* [Written task] The listing below should be written out exactly; please include all of it.

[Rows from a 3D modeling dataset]
** START **

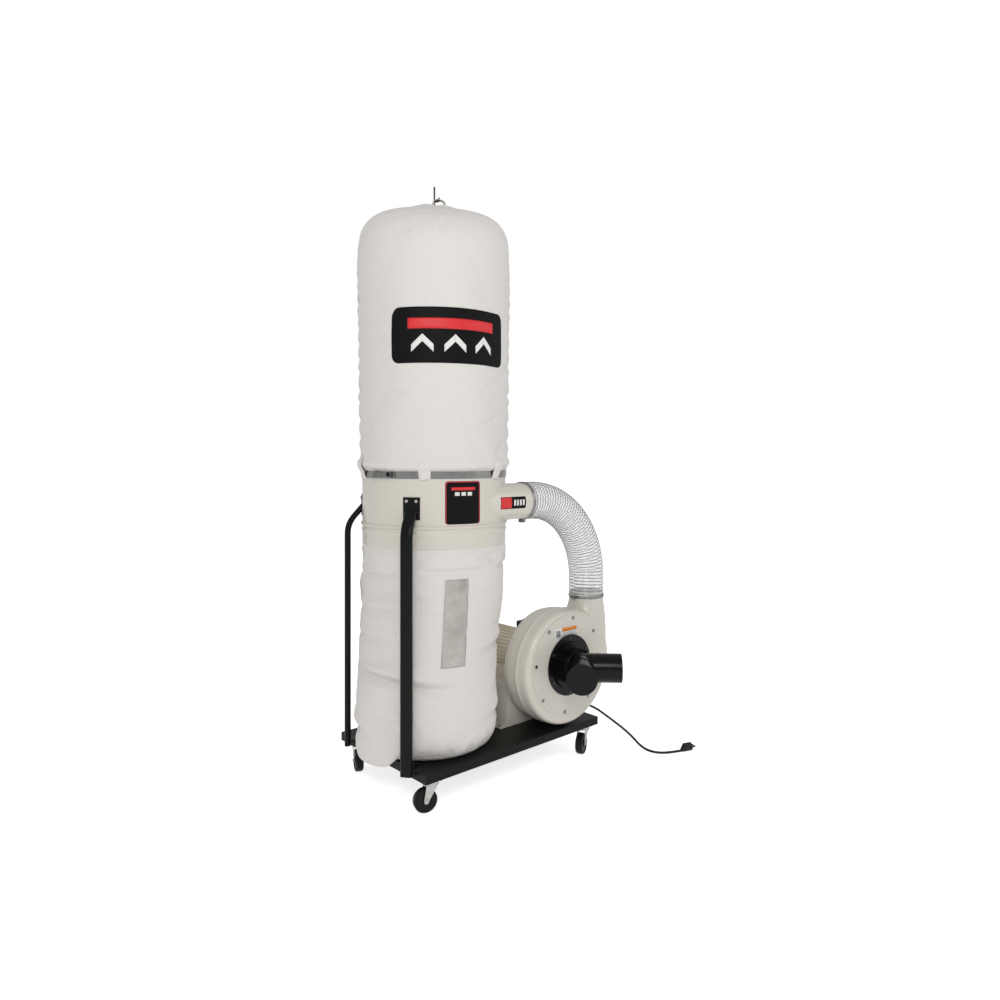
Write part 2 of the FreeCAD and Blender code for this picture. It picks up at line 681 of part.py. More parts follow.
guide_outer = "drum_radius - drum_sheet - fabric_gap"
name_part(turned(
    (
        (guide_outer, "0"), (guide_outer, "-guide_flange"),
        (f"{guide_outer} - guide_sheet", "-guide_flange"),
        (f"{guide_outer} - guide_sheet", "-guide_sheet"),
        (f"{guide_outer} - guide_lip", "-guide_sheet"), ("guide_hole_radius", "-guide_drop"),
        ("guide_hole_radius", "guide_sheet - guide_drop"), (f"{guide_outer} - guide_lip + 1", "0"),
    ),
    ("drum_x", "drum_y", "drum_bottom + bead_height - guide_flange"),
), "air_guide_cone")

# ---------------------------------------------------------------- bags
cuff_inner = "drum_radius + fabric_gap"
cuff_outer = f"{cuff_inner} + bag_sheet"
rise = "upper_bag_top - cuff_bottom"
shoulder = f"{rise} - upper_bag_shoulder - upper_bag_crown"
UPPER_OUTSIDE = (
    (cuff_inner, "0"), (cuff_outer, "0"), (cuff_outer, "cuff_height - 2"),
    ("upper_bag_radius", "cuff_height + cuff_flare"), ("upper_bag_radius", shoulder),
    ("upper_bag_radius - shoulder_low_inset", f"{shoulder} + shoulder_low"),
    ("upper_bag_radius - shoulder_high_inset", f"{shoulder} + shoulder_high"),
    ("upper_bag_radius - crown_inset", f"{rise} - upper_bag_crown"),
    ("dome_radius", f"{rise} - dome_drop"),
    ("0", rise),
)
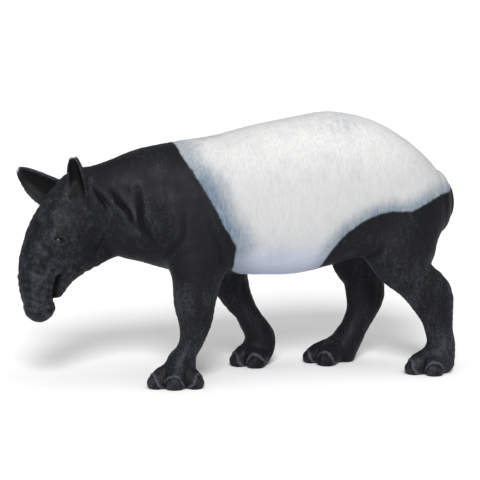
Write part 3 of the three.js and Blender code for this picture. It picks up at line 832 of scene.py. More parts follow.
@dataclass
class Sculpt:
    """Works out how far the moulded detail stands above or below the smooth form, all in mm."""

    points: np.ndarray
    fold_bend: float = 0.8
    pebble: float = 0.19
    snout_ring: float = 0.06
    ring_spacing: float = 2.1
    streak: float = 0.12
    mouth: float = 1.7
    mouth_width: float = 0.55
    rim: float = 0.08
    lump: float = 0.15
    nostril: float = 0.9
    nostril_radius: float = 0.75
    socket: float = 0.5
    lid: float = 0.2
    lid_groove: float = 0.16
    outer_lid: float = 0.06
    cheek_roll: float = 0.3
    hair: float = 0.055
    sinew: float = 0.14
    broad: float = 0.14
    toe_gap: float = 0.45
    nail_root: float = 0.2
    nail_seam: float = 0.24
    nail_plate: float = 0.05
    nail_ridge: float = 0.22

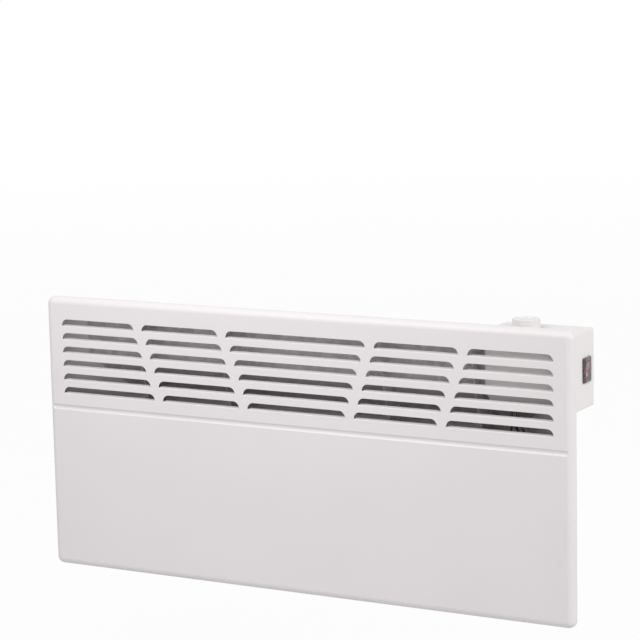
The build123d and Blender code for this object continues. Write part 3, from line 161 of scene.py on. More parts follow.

** END **

* [Solution to this exercise]
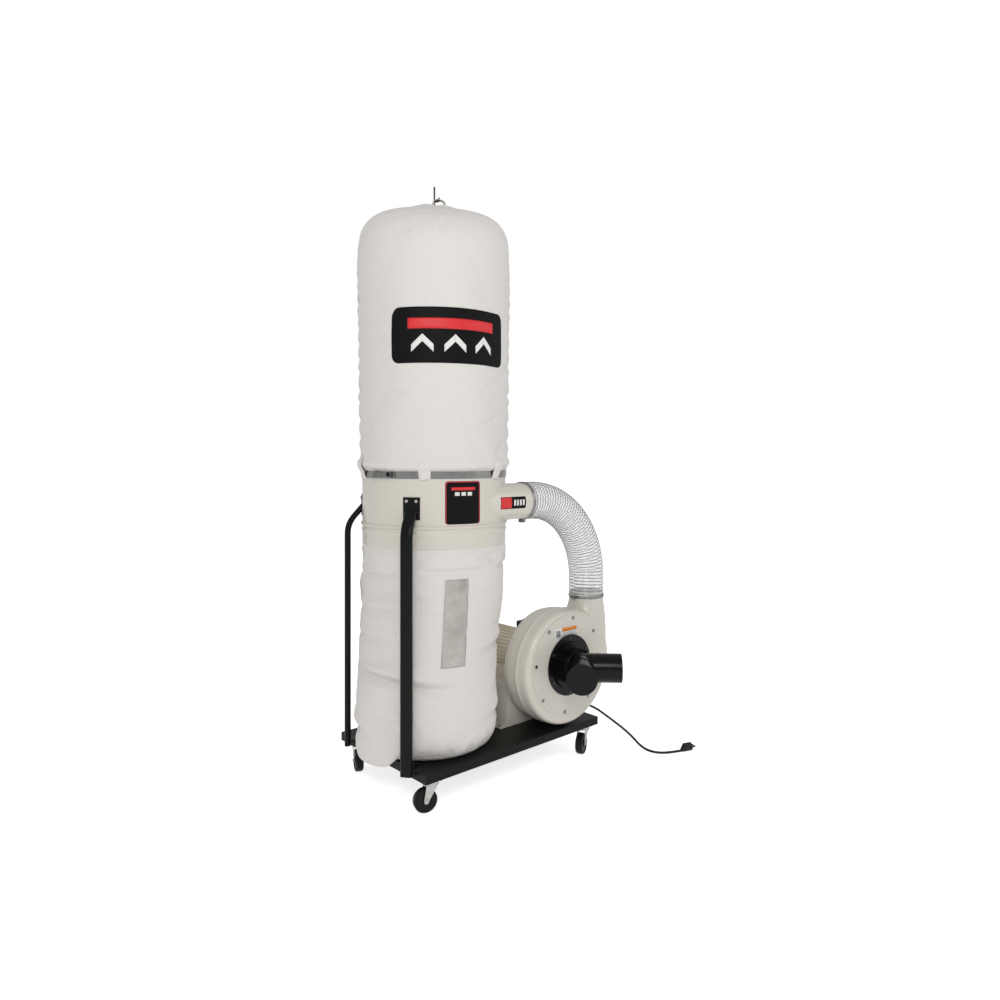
Write part 2 of the FreeCAD and Blender code for this picture. It picks up at line 681 of part.py. More parts follow.
guide_outer = "drum_radius - drum_sheet - fabric_gap"
name_part(turned(
    (
        (guide_outer, "0"), (guide_outer, "-guide_flange"),
        (f"{guide_outer} - guide_sheet", "-guide_flange"),
        (f"{guide_outer} - guide_sheet", "-guide_sheet"),
        (f"{guide_outer} - guide_lip", "-guide_sheet"), ("guide_hole_radius", "-guide_drop"),
        ("guide_hole_radius", "guide_sheet - guide_drop"), (f"{guide_outer} - guide_lip + 1", "0"),
    ),
    ("drum_x", "drum_y", "drum_bottom + bead_height - guide_flange"),
), "air_guide_cone")

# ---------------------------------------------------------------- bags
cuff_inner = "drum_radius + fabric_gap"
cuff_outer = f"{cuff_inner} + bag_sheet"
rise = "upper_bag_top - cuff_bottom"
shoulder = f"{rise} - upper_bag_shoulder - upper_bag_crown"
UPPER_OUTSIDE = (
    (cuff_inner, "0"), (cuff_outer, "0"), (cuff_outer, "cuff_height - 2"),
    ("upper_bag_radius", "cuff_height + cuff_flare"), ("upper_bag_radius", shoulder),
    ("upper_bag_radius - shoulder_low_inset", f"{shoulder} + shoulder_low"),
    ("upper_bag_radius - shoulder_high_inset", f"{shoulder} + shoulder_high"),
    ("upper_bag_radius - crown_inset", f"{rise} - upper_bag_crown"),
    ("dome_radius", f"{rise} - dome_drop"),
    ("0", rise),
)
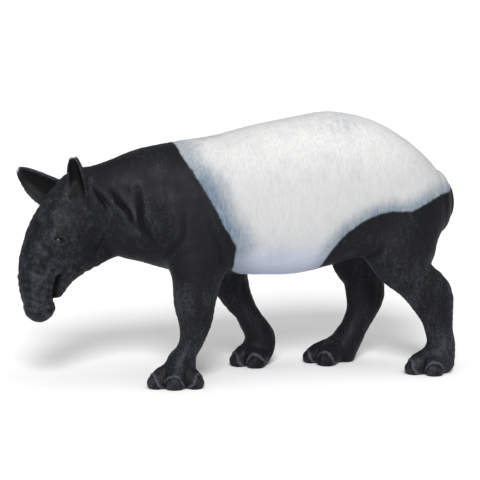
Write part 3 of the three.js and Blender code for this picture. It picks up at line 832 of scene.py. More parts follow.
@dataclass
class Sculpt:
    """Works out how far the moulded detail stands above or below the smooth form, all in mm."""

    points: np.ndarray
    fold_bend: float = 0.8
    pebble: float = 0.19
    snout_ring: float = 0.06
    ring_spacing: float = 2.1
    streak: float = 0.12
    mouth: float = 1.7
    mouth_width: float = 0.55
    rim: float = 0.08
    lump: float = 0.15
    nostril: float = 0.9
    nostril_radius: float = 0.75
    socket: float = 0.5
    lid: float = 0.2
    lid_groove: float = 0.16
    outer_lid: float = 0.06
    cheek_roll: float = 0.3
    hair: float = 0.055
    sinew: float = 0.14
    broad: float = 0.14
    toe_gap: float = 0.45
    nail_root: float = 0.2
    nail_seam: float = 0.24
    nail_plate: float = 0.05
    nail_ridge: float = 0.22

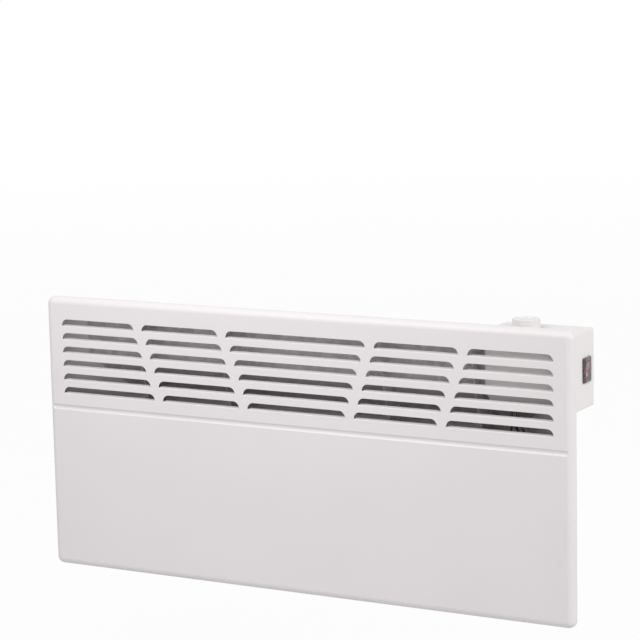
The build123d and Blender code for this object continues. Write part 3, from line 161 of scene.py on. More parts follow.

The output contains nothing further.